--- Begin Data ---

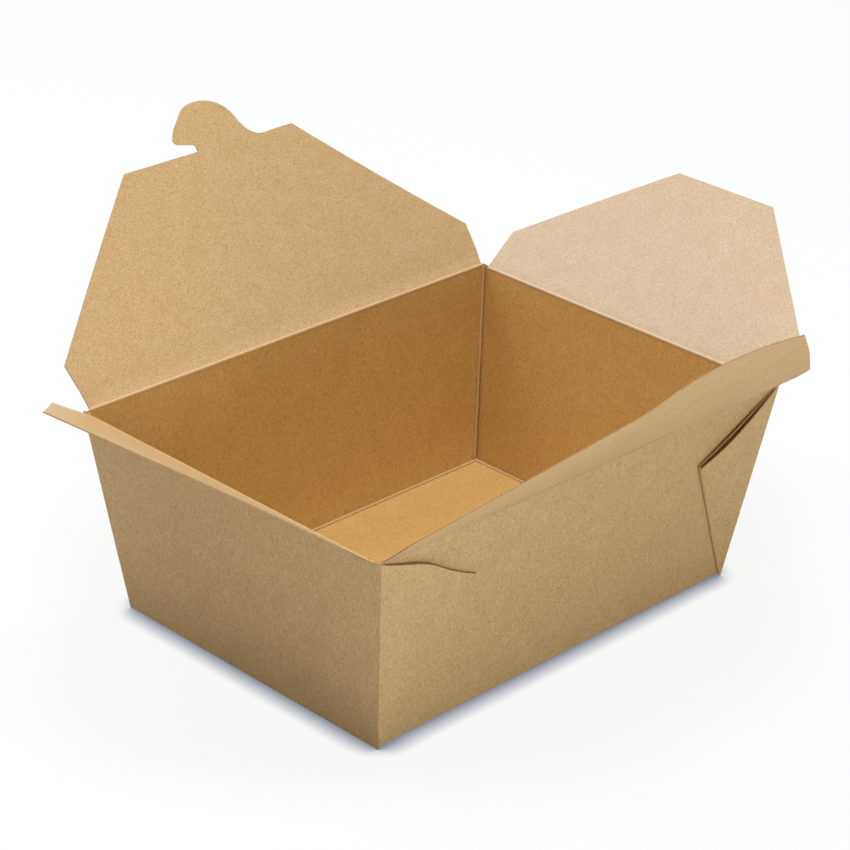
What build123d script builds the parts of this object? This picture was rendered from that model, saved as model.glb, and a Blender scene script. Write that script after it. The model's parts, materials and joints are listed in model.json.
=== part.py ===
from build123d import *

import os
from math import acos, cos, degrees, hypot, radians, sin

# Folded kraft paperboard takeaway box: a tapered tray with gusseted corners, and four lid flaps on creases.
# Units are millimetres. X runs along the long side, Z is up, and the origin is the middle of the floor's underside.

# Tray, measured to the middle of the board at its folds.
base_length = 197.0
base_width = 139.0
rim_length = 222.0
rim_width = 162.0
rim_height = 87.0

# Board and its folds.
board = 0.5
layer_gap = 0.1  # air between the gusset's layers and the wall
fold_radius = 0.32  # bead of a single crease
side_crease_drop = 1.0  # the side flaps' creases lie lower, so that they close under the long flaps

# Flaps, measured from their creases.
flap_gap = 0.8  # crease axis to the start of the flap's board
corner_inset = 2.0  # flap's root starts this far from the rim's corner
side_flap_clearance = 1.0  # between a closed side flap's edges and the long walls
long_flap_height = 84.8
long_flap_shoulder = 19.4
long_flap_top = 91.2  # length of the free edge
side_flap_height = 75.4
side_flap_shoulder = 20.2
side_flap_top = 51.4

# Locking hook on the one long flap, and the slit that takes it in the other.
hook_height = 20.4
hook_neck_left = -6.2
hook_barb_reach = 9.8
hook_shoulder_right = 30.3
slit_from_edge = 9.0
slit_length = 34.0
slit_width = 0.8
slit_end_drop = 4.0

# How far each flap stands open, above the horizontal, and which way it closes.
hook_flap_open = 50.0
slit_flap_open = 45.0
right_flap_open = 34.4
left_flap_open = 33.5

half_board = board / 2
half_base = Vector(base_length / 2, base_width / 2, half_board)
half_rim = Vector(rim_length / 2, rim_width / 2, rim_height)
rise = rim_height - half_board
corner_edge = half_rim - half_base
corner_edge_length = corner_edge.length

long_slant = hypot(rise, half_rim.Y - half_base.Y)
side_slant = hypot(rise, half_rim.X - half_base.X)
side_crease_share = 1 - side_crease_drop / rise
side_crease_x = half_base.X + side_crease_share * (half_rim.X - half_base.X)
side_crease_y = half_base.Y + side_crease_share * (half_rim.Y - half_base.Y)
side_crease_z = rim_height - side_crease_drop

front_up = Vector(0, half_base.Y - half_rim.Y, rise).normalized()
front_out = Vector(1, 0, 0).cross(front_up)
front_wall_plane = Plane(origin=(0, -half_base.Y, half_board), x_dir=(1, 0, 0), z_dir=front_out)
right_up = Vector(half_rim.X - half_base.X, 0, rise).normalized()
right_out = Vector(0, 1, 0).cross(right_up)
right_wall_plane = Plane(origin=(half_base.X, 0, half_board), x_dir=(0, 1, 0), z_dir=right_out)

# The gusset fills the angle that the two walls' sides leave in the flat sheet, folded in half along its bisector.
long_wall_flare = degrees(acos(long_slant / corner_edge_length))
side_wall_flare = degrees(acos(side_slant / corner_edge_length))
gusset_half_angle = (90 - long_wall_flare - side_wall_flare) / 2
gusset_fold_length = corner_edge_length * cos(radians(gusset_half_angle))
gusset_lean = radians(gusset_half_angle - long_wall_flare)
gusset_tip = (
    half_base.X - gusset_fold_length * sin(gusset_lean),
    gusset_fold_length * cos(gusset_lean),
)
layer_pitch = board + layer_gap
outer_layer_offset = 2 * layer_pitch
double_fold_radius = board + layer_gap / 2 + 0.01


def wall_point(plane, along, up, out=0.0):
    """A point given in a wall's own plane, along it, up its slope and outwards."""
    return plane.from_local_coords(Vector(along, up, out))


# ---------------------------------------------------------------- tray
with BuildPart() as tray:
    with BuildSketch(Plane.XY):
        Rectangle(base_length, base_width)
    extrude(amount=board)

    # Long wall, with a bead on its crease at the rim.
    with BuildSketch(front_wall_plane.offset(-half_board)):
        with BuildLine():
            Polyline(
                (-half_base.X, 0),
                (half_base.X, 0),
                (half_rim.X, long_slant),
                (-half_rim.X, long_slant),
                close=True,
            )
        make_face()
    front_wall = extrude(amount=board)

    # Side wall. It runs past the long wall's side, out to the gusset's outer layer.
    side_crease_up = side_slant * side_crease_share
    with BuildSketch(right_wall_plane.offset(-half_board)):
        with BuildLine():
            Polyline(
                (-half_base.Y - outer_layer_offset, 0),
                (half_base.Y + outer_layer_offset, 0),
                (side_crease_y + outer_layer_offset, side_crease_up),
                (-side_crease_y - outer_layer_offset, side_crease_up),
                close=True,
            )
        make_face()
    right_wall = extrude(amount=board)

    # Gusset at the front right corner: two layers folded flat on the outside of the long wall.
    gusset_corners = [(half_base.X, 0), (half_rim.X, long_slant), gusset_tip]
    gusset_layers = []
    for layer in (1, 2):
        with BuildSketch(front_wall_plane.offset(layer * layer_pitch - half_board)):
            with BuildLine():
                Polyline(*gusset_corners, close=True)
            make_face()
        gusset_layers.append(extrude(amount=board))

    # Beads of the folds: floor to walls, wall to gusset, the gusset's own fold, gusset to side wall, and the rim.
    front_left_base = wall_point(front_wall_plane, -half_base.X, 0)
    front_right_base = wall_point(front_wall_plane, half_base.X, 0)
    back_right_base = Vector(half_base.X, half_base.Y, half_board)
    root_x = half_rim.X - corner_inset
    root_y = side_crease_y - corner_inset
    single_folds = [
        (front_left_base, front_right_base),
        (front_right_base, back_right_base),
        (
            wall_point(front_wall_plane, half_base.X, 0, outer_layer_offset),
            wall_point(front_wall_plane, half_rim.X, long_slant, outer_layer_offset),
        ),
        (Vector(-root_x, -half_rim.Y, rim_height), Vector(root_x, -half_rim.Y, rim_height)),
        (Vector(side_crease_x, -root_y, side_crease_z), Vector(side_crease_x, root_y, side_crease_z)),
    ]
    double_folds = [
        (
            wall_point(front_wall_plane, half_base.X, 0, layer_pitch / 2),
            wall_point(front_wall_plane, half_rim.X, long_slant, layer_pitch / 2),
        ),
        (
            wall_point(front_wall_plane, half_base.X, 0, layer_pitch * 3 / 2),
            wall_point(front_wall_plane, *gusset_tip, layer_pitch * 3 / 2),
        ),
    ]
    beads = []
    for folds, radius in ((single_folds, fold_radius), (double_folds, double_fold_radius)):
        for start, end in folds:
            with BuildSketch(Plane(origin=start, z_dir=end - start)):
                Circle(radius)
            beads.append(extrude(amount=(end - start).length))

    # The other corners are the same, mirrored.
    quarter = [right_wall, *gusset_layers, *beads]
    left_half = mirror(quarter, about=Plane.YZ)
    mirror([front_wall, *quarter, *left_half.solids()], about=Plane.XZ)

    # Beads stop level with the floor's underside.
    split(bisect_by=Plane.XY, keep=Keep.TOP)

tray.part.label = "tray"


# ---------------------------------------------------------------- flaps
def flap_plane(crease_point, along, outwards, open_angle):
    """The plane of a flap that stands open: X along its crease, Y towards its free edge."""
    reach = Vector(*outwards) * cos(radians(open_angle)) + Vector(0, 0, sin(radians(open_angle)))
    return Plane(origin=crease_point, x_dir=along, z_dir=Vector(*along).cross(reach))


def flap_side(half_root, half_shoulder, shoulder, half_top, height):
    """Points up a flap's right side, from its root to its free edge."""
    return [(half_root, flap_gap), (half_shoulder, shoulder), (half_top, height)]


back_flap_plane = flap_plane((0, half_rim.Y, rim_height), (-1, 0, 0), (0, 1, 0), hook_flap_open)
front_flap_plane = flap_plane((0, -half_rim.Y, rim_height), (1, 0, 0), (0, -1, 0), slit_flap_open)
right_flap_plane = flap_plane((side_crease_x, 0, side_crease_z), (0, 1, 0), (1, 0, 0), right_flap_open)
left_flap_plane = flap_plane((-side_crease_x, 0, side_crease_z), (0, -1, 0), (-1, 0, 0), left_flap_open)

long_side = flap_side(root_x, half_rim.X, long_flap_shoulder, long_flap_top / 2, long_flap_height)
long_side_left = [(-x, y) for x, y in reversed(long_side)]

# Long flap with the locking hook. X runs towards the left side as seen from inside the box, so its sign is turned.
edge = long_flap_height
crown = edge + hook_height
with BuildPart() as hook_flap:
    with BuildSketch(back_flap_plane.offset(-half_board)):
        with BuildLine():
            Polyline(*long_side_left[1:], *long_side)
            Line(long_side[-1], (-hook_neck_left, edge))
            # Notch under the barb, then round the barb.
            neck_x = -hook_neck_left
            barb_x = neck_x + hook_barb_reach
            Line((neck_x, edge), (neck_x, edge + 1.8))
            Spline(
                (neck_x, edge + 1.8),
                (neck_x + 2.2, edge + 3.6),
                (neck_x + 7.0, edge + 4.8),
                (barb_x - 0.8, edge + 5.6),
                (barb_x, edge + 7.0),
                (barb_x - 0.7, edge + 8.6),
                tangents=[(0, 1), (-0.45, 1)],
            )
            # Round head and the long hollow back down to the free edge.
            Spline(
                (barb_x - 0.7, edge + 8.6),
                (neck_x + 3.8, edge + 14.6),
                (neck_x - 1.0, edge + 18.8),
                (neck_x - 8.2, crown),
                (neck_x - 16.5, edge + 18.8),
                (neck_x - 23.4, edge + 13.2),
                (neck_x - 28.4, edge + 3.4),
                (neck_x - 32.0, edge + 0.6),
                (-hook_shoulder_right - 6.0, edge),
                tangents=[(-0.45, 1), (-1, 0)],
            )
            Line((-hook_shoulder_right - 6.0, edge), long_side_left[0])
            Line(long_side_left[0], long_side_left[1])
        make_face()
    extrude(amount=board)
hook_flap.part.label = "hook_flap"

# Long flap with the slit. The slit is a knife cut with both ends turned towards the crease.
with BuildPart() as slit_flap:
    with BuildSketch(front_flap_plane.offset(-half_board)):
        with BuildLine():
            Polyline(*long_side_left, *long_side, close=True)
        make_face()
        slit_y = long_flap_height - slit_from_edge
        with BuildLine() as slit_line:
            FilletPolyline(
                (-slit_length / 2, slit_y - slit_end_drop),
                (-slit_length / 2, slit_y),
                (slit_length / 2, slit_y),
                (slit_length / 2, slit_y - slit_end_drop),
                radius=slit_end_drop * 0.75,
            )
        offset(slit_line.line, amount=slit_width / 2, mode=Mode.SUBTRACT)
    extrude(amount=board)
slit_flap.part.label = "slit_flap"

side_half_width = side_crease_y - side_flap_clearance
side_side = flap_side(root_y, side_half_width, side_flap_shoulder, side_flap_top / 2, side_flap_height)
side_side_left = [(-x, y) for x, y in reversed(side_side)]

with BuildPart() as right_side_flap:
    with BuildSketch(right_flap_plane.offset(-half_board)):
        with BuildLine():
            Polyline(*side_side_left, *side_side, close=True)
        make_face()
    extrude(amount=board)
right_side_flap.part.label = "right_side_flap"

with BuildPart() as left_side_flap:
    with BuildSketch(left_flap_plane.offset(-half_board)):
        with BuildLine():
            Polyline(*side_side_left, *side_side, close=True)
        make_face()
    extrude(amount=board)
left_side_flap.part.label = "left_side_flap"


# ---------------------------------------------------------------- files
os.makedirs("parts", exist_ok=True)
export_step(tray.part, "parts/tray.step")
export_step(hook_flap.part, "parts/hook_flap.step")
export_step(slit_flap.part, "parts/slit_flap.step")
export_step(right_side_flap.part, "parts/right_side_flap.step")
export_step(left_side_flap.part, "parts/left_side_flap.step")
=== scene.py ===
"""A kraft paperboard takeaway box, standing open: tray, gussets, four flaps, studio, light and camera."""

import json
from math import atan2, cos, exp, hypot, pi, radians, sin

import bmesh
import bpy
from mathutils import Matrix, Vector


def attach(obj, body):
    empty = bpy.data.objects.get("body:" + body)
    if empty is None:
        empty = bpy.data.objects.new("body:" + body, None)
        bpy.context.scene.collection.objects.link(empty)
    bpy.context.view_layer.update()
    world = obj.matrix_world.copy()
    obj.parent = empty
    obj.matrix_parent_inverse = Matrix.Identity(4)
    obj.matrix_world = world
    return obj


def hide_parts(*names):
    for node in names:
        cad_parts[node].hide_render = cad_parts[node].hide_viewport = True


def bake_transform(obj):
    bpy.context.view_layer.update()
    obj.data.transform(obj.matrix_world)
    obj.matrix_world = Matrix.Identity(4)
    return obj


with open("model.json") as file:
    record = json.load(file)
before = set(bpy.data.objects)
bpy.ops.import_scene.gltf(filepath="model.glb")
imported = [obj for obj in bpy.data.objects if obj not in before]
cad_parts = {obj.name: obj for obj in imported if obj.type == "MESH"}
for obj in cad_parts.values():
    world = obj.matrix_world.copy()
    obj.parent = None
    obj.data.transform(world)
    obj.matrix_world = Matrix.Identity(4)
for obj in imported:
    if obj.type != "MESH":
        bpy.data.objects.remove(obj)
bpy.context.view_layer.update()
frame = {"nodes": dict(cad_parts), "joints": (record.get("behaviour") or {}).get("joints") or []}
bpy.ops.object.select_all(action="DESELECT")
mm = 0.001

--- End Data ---

▶ [Given problem] Look back at the data above. Transcribe exactly the lines starting at the line that contains "side_side_left = [(-x, y)" and ending at the line that contains "record = json.load(file)".

▶ [Worked solution]
side_side_left = [(-x, y) for x, y in reversed(side_side)]

with BuildPart() as right_side_flap:
    with BuildSketch(right_flap_plane.offset(-half_board)):
        with BuildLine():
            Polyline(*side_side_left, *side_side, close=True)
        make_face()
    extrude(amount=board)
right_side_flap.part.label = "right_side_flap"

with BuildPart() as left_side_flap:
    with BuildSketch(left_flap_plane.offset(-half_board)):
        with BuildLine():
            Polyline(*side_side_left, *side_side, close=True)
        make_face()
    extrude(amount=board)
left_side_flap.part.label = "left_side_flap"


# ---------------------------------------------------------------- files
os.makedirs("parts", exist_ok=True)
export_step(tray.part, "parts/tray.step")
export_step(hook_flap.part, "parts/hook_flap.step")
export_step(slit_flap.part, "parts/slit_flap.step")
export_step(right_side_flap.part, "parts/right_side_flap.step")
export_step(left_side_flap.part, "parts/left_side_flap.step")
=== scene.py ===
"""A kraft paperboard takeaway box, standing open: tray, gussets, four flaps, studio, light and camera."""

import json
from math import atan2, cos, exp, hypot, pi, radians, sin

import bmesh
import bpy
from mathutils import Matrix, Vector


def attach(obj, body):
    empty = bpy.data.objects.get("body:" + body)
    if empty is None:
        empty = bpy.data.objects.new("body:" + body, None)
        bpy.context.scene.collection.objects.link(empty)
    bpy.context.view_layer.update()
    world = obj.matrix_world.copy()
    obj.parent = empty
    obj.matrix_parent_inverse = Matrix.Identity(4)
    obj.matrix_world = world
    return obj


def hide_parts(*names):
    for node in names:
        cad_parts[node].hide_render = cad_parts[node].hide_viewport = True


def bake_transform(obj):
    bpy.context.view_layer.update()
    obj.data.transform(obj.matrix_world)
    obj.matrix_world = Matrix.Identity(4)
    return obj


with open("model.json") as file:
    record = json.load(file)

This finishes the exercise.